Youth is awkward and perilous, actually. While their parents roam free and far, the two fluffy blobs huddle together, drawing courage from company.

A cold wind blows down the hillside, with no protecting parents in sight. Bright yellow maws provide a clear target for the parental worm-drop as the fledglings rest on a compost bin lid awaiting the return of their parents.Every so often, one or other waves a hopefully gaping gob skyward (whence all worms come). Nothing. They have each other, but even in the bulk of friendship, they would make less than one gulp for a passing wedge-tailed eagle. Luckily, wedgies rarely come this close to the house.

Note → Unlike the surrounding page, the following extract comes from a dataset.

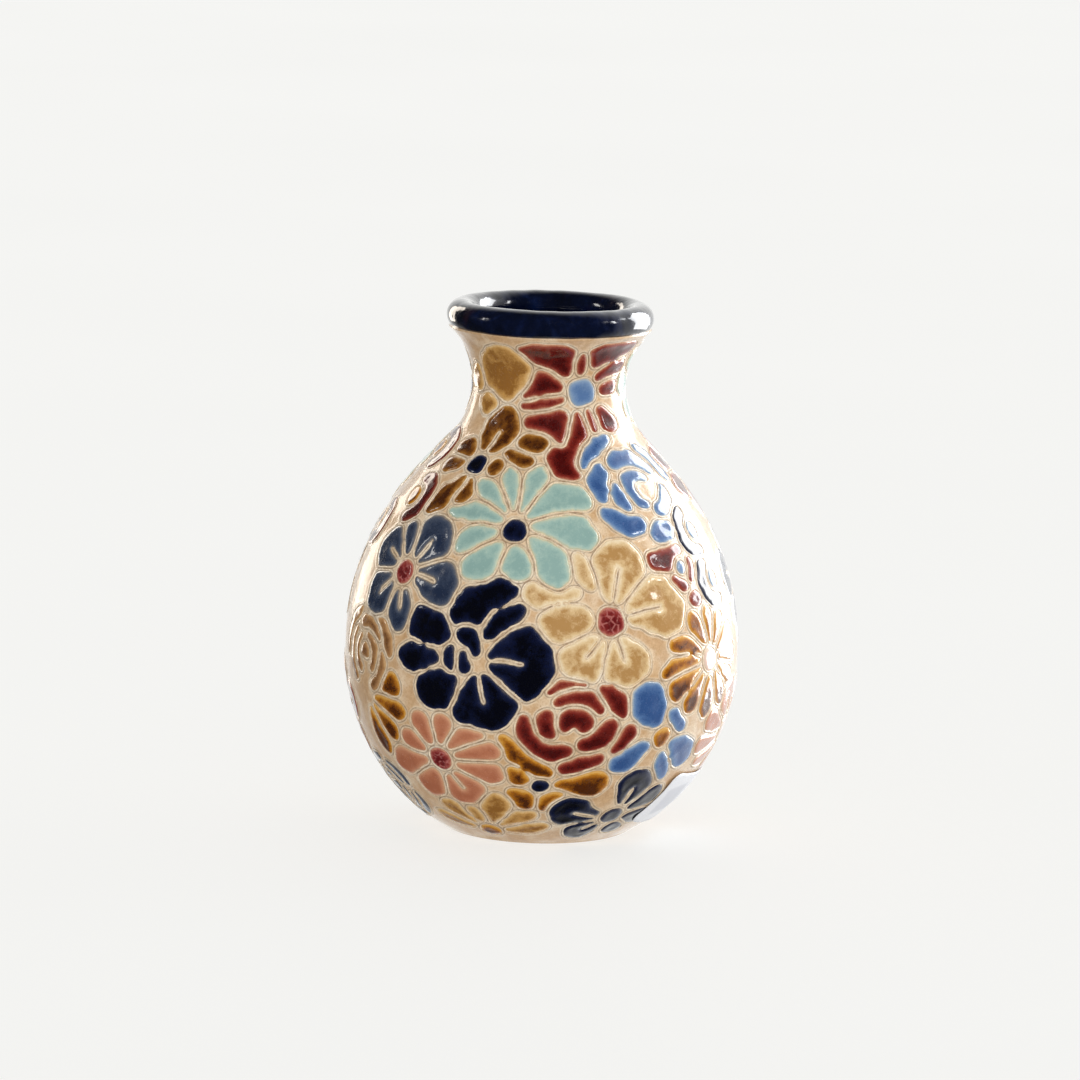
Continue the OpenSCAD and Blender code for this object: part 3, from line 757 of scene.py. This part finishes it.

Meanwhile, in my bathroom my latest brushtail joey charge gathers confidence in his new quarters, a cocky cage tastily furnished with tree branches and leptospermum blossoms, a dowel perch and a warm pouch securely clipped to the bars of the cage. It’s not quite what a brushy mummy would provide, but human-provided milk, banana and blueberry treats, plus a daily walk through the bush, perched on his human’s shoulder, help to soften the pain of orphanhood.

Youth is fragile, dependent and so full of bravery and beauty.